1. Is outsourced customer support cheaper than hiring in-house?

In most cases, yes (especially for Tier 1 and Tier 2 support) but the real savings depend on how much infrastructure, hiring, and management you’re replacing, not just hourly rates.

2. What is the average cost of outsourced customer support?

Most providers fall between $8 and $50+ per hour depending on complexity, with lower-cost options handling basic queries and higher-cost providers offering specialized or dedicated support.

3. Is offshore customer support always the cheapest option?

Offshore teams are usually more cost-effective, but factors like timezone alignment, language fluency, and customer expectations can make nearshore or onshore options a better fit despite higher costs.

4. How do I calculate the ROI of outsourced customer support?

To calculate ROI, compare the total cost of outsourcing (including vendor fees and internal management time) against the savings and gains it delivers, like reduced staffing costs, faster response times, and improved customer retention.

Look beyond hourly rates and factor in efficiency gains, scalability, and the impact on customer experience.

5. What hidden costs should I watch for when outsourcing support?

Look out for onboarding fees, minimum monthly commitments, additional charges for voice or 24/7 coverage, and whether services like QA, reporting, and training are included or billed separately.

6. How are AI solutions for BPO companies impacting customer support costs?

AI tools for BPO companies help reduce costs by automating repetitive tasks like FAQs and ticket routing, freeing agents to focus on more complex support.

7. Which customer support outsourcing firms offer flexible contract terms?

For companies that need outsourced support to scale with growth rather than lock into fixed commitments, Hugo is a strong option.
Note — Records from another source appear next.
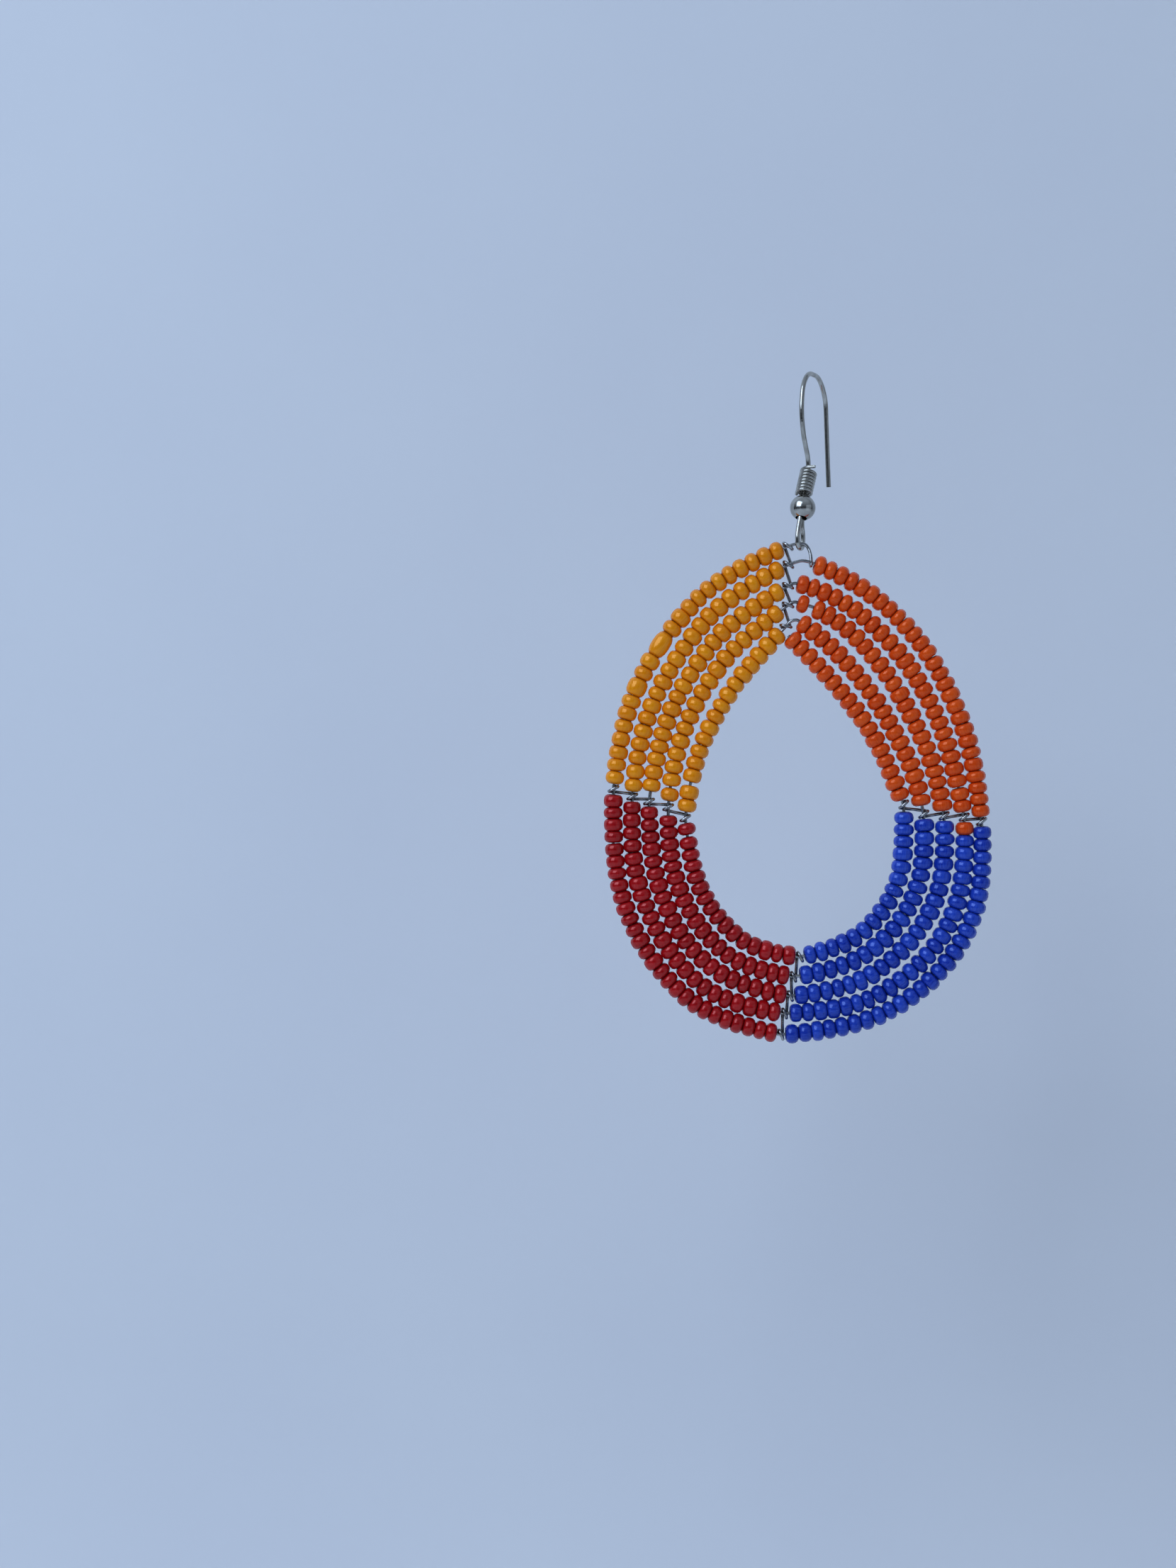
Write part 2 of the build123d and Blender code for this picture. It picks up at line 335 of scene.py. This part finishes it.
def add_beads(name, places):
    """One mesh of beads. It keeps each bead's tone and each point's place in its bead."""
    bm = bmesh.new()
    tone_layer = bm.verts.layers.float.new("tone")
    place_layer = bm.verts.layers.float_vector.new("place")
    for middle, direction, radius, length in places:
        first = len(bm.verts)
        bm.from_mesh(random.choice(BEADS))
        bm.verts.ensure_lookup_table()
        bead = bm.verts[first:]
        tone = random.uniform(-1, 1)
        for vertex in bead:
            vertex[tone_layer] = tone
            vertex[place_layer] = vertex.co
        turn = Matrix.Rotation(random.uniform(0, 2 * pi), 4, "Z")
        tilt = Matrix.Rotation(radians(random.uniform(-TILT_DEGREES, TILT_DEGREES)), 4, "X")
        facing = direction.to_track_quat("Z", "Y").to_matrix().to_4x4()
        size = Matrix.Diagonal((radius, radius, length, 1))
        matrix = Matrix.Translation(middle) @ facing @ turn @ tilt @ turn.inverted() @ size
        bmesh.ops.transform(bm, matrix=matrix, verts=bead)
    mesh = bpy.data.meshes.new(name)
    bm.to_mesh(mesh)
    bm.free()
    piece = bpy.data.objects.new(name, mesh)
    bpy.context.scene.collection.objects.link(piece)
    return piece


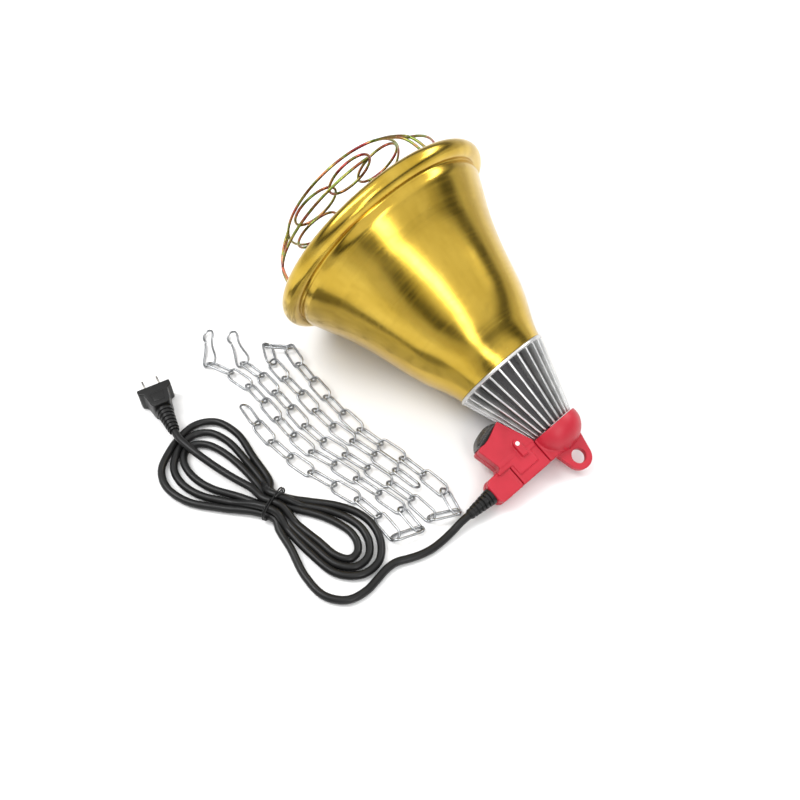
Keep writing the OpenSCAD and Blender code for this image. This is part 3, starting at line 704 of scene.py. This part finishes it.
def makeHousing():
    h = housing
    x = lamp["eyelet"]
    ring = moved(spun([(-2.9, 6.35), (-2.5, 6.05), (2.5, 6.05), (2.9, 6.35), (2.9, 10.9), (2.4, 11.3),
                       (-2.4, 11.3), (-2.9, 10.9)], 64, axis="Z"), Matrix.Translation((x, 0, 0)))
    ear = slab([(220, 15.3), (228, 14.6), (x + 2.4, 11), *arc(x, 0, 8.6, 78, 282, 20), (x + 2.4, -11),
                (228, -14.6), (220, -15.3)], -2.9, 2.9, 0.5)
    root = slab([(h["armBack"], -6), (h["armBack"], -23.2), (h["armFront"] + 0.3, -23.2),
                 (h["armFront"] + 0.3, -19), (220, -15), (220, -6)], -h["half"], h["half"], 1.2)
    arm = slab(armOutline(-18, h["armEnd"]), -h["half"], -h["seam"], 1.0)
    box = slab(boxOutline(), -h["boxHalf"], -h["seam"], 1.0)
    socket = slab([(211, -20), (226, -20), (226, -60), (211, -60)], -4, 3, 0.5)
    mesh = softUnion([capShell(), ring, ear, root, arm, box, socket], h["voxel"], 4)
    placed("housing", mesh, lampPlace, "red_plastic", "fixture", ["rear_housing"], smooth=180)


def makeCovers():
    h = housing
    seam = h["seam"]
    back, front = h["armBack"], h["armFront"]
    top = slab(boxOutline(), seam, h["boxHalf"], 1.1, 4)
    arm = slab([(back, -23.8), (back, -52.8), (front - 1.5, -52.8), (front - 1.5, -23.8)],
               seam, h["half"], 1.0, 4)
    step = slab([(front - 2, -31), (front + 13, -31), (front + 13, -50.5), (front - 2, -50.5)],
                h["half"] - 2, h["half"] + 1.15, 0.6)
    rib = slab([(front - 4, -24.6), (front - 4, -60.5), (front - 0.6, -60.5), (front - 0.6, -24.6)],
               h["boxHalf"] - 2, h["boxHalf"] + 0.35, 0.35)
    lugLine = [(212.5, -34.2), (212.5, -40), (203, -40.2), *arc(201.6, -37, 3.2, 270, 90, 10), (203, -33.8)]
    lug = slab(lugLine, h["boxHalf"] - 2, h["boxHalf"] + 3.2, 0.7)
    mesh = softUnion([top, arm, step, rib, lug], 0.42, 3)
    placed("covers", mesh, lampPlace, "red_plastic", "fixture", ["housing_cover"], smooth=180)
    # pale disc at the lug's end: painted light where the floor shows through the lug's hole
    eye = moved(spun([(0, 0.05), (0, 1.55), (0.35, 1.75), (0.5, 1.2), (0.5, 0.05)], 28, axis="Z"),
                Matrix.Translation((201.8, -37, h["boxHalf"] + 2.95)))
    finished("lugPaintedHoleLight", *eye, lampPlace, "pale_plastic", "fixture")
    clamp = slab([(back, -53.3), (back, -74), (back - 3, h["armEnd"]), (front + 3, h["armEnd"]),
                  (front, -73), (front, -53.3)], seam, h["half"] - 0.7, 1.2, 4)
    ridge = slab([(back - 1.6, -53.6), (back - 1.6, -55.2), (front + 1.6, -55.2), (front + 1.6, -53.6)],
                 h["half"] - 2, h["half"] - 0.25, 0.35)
    mesh = softUnion([clamp, ridge], 0.42, 3)
    placed("clampCover", mesh, lampPlace, "red_plastic", "fixture", ["clamp_cover"], smooth=180)


makeHousing()
makeCovers()
print("housing made")


# soft seal over the rocker, in a place on the box's open end with +X outwards

switch = {"inner": (178, -36), "outer": (186, -64.5), "wide": 12.6, "tall": 8, "deep": 6.6, "ribs": 9}
faceTurn = math.pi + math.atan2(switch["outer"][0] - switch["inner"][0],
                                switch["inner"][1] - switch["outer"][1])
faceMiddle = [(a + b) / 2 for a, b in zip(switch["inner"], switch["outer"])] + [0]
facePlace = lampPlace @ Matrix.Translation(faceMiddle) @ Matrix.Rotation(faceTurn, 4, "Z")


def makeSeal():
    s = switch
    rows, cols = 28, 48
    verts = []
    for i in range(rows + 1):
        up = i / rows * 2 - 1
        for k in range(cols + 1):
            along = k / cols * 2 - 1
            dome = max(0, 1 - abs(along) ** 2.6) ** 0.55 * max(0, 1 - abs(up) ** 3.2) ** 0.5
            rib = 0.22 * math.cos(math.pi * s["ribs"] * up) * dome
            verts.append((-0.4 + (s["deep"] - 1) * dome + rib, along * s["wide"], up * s["tall"]))
    wide = cols + 1
    faces = [(i * wide + k, i * wide + k + 1, (i + 1) * wide + k + 1, (i + 1) * wide + k)
             for i in range(rows) for k in range(cols)]
    mesh = bpy.data.meshes.new("seal")
    mesh.from_pydata(verts, [], faces)
    piece = bpy.data.objects.new("seal", mesh)
    bpy.context.collection.objects.link(piece)
    skin = piece.modifiers.new("skin", "SOLIDIFY")
    skin.thickness = 0.9
    skin.offset = -1
    placed("seal", evaluated(piece), facePlace, "clear_rubber", "fixture", ["switch_seal"], smooth=180)


makeSeal()
print("seal made")


# slotted strain relief, its base on the arm's end

boot = {"base": -77, "tip": -101, "baseRadius": 6.7, "tipRadius": 4.3, "bands": 7}


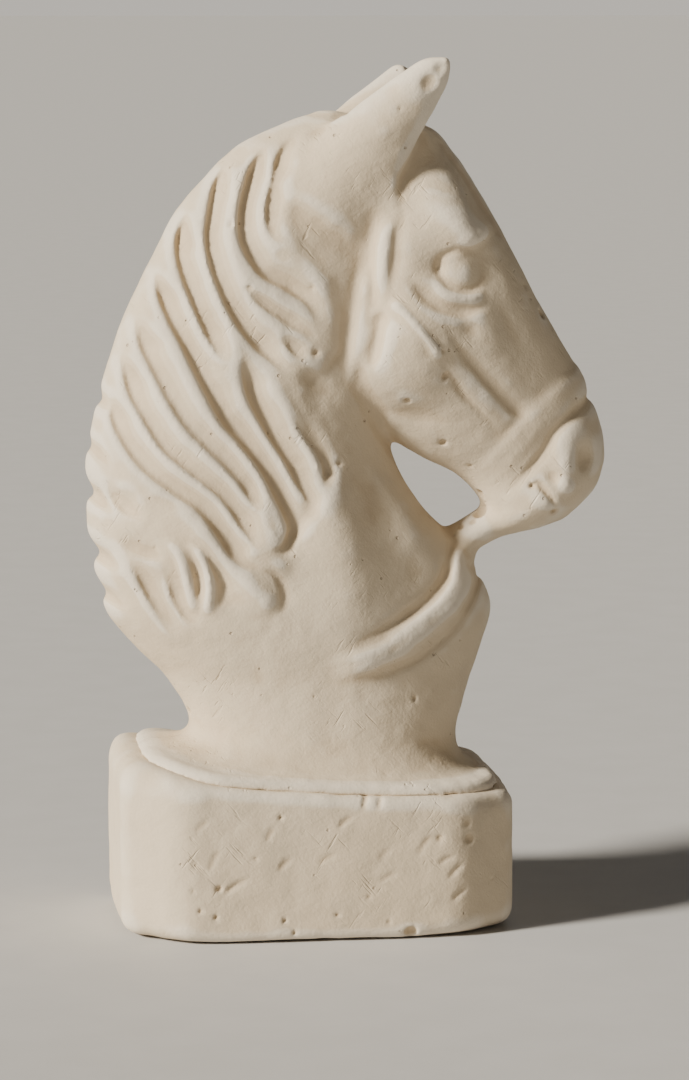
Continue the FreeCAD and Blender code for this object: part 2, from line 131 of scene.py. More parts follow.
class SideDrawing:
    """Heights over the side view, in millimetres.  Lines are lists of (X, Z) places.

    Where grooves cross the deeper one counts, and where ridges cross the higher one.
    """

    # How many straight pieces a line gets for each of its points.
    PIECES = 12
    # How far grooves and ridges reach, in half widths.
    GROOVE_REACH = 3.2
    RIDGE_REACH = 2.4
    # A groove's width at a faded end, as a share of its full width, and what it gains from there.
    END_WIDTH = 0.55
    WIDTH_GAIN = 0.45

    def __init__(self, x, z):
        self.x = x.reshape(-1, 1)
        self.z = z.reshape(1, -1)
        self.cut = np.zeros((x.size, z.size), np.float32)
        self.rise = np.zeros((x.size, z.size), np.float32)
        self.swell = np.zeros((x.size, z.size), np.float32)

    def along(self, points, reach):
        """Distance from a smooth line, share of its length, and the part of the view it covers."""
        points = np.asarray(points, float)
        share = np.linspace(0, 1, len(points))
        fine = np.linspace(0, 1, self.PIECES * len(points))
        line = np.stack([through(share, column, fine) for column in points.T], 1)
        ix = np.where((self.x[:, 0] > line[:, 0].min() - reach)
                      & (self.x[:, 0] < line[:, 0].max() + reach))[0]
        iz = np.where((self.z[0] > line[:, 1].min() - reach)
                      & (self.z[0] < line[:, 1].max() + reach))[0]
        part = (slice(ix[0], ix[-1] + 1), slice(iz[0], iz[-1] + 1))
        px, pz = self.x[part[0]], self.z[:, part[1]]
        best = np.full((px.size, pz.size), np.inf)
        where = np.zeros_like(best)
        side = np.zeros_like(best)
        for k in range(len(line) - 1):
            dx, dz = line[k + 1] - line[k]
            length2 = dx * dx + dz * dz
            t = np.clip(((px - line[k, 0]) * dx + (pz - line[k, 1]) * dz) / length2, 0, 1)
            ox, oz = px - line[k, 0] - t * dx, pz - line[k, 1] - t * dz
            distance = ox * ox + oz * oz
            nearer = distance < best
            best = np.where(nearer, distance, best)
            where = np.where(nearer, (k + t) / (len(line) - 1), where)
            side = np.where(nearer, np.sign(dx * oz - dz * ox), side)
        return np.sqrt(best), where, side, part

    @staticmethod
    def fade(where, start, end):
        """1 along the line, and 0 at each end that has a fade."""
        level = np.ones_like(where)
        if start:
            level = level * smooth_step(where, 0.0, start)
        if end:
            level = level * smooth_step(1.0 - where, 0.0, end)
        return level

    def groove(self, points, depth, width, start=0.25, end=0.25, banks=(1.0, 1.0)):
        """A soft valley, deepest along the line.

        start and end are the shares of its length in which it fades.  banks stretch its width on
        the two sides: rear and front, for a line drawn downwards.
        """
        distance, where, side, part = self.along(points, self.GROOVE_REACH * width * max(banks))
        level = self.fade(where, start, end)
        bank = np.where(side > 0, banks[1], banks[0])
        spread = width * bank * (self.END_WIDTH + self.WIDTH_GAIN * level)
        sharp = np.exp(-(distance / spread) ** 2)
        self.cut[part] = np.maximum(self.cut[part], depth * level * sharp)

    def ridge(self, points, height, width, start=0.2, end=0.2, flat=2.0):
        """A raised band.  flat is 2 for a round one, and more for one with a flat top."""
        distance, where, _, part = self.along(points, self.RIDGE_REACH * width)
        level = self.fade(where, start, end)
        self.rise[part] = np.maximum(self.rise[part],
                                     height * level * np.exp(-(distance / width) ** flat))

    def mound(self, at, size, height, lean=0.0, flat=2.0):
        """A raised oval, or a sunken one if its height is negative.  Mounds add up.

        lean turns it, in degrees.
        """
        c, s = math.cos(math.radians(lean)), math.sin(math.radians(lean))
        dx, dz = self.x - at[0], self.z - at[1]
        u = (c * dx + s * dz) / size[0]
        v = (c * dz - s * dx) / size[1]
        self.swell += height * np.exp(-np.sqrt(u * u + v * v) ** flat)

    def total(self):
        """The heights, over a lattice."""
        return (self.rise + self.swell - self.cut)[:, None, :].astype(np.float32)


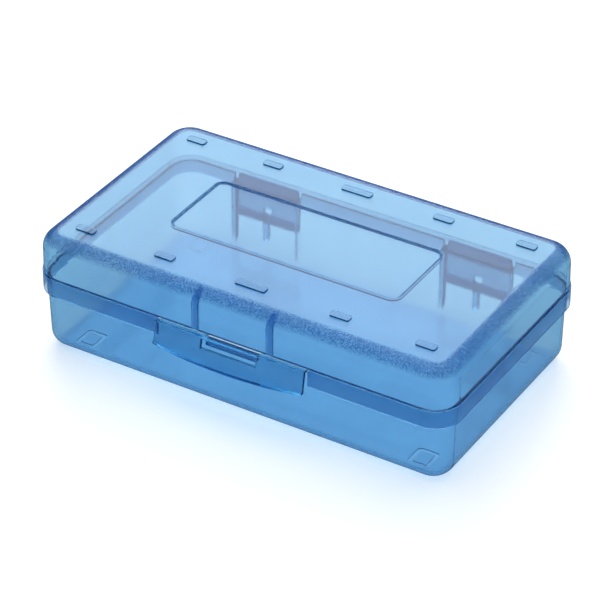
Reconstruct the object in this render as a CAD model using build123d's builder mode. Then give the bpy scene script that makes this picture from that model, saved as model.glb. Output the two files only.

Its month-to-month contract structure, fast deployment of roughly two weeks, and adjustable headcount make it a practical fit for businesses where support volume is still evolving, covering Tier 2 needs across customer support, moderation, data, and AI services.

Influx also offers flexible month-to-month plans with pre-trained agents ready within a week, while SupportNinja builds engagement structures around client growth stages with scalable team configurations.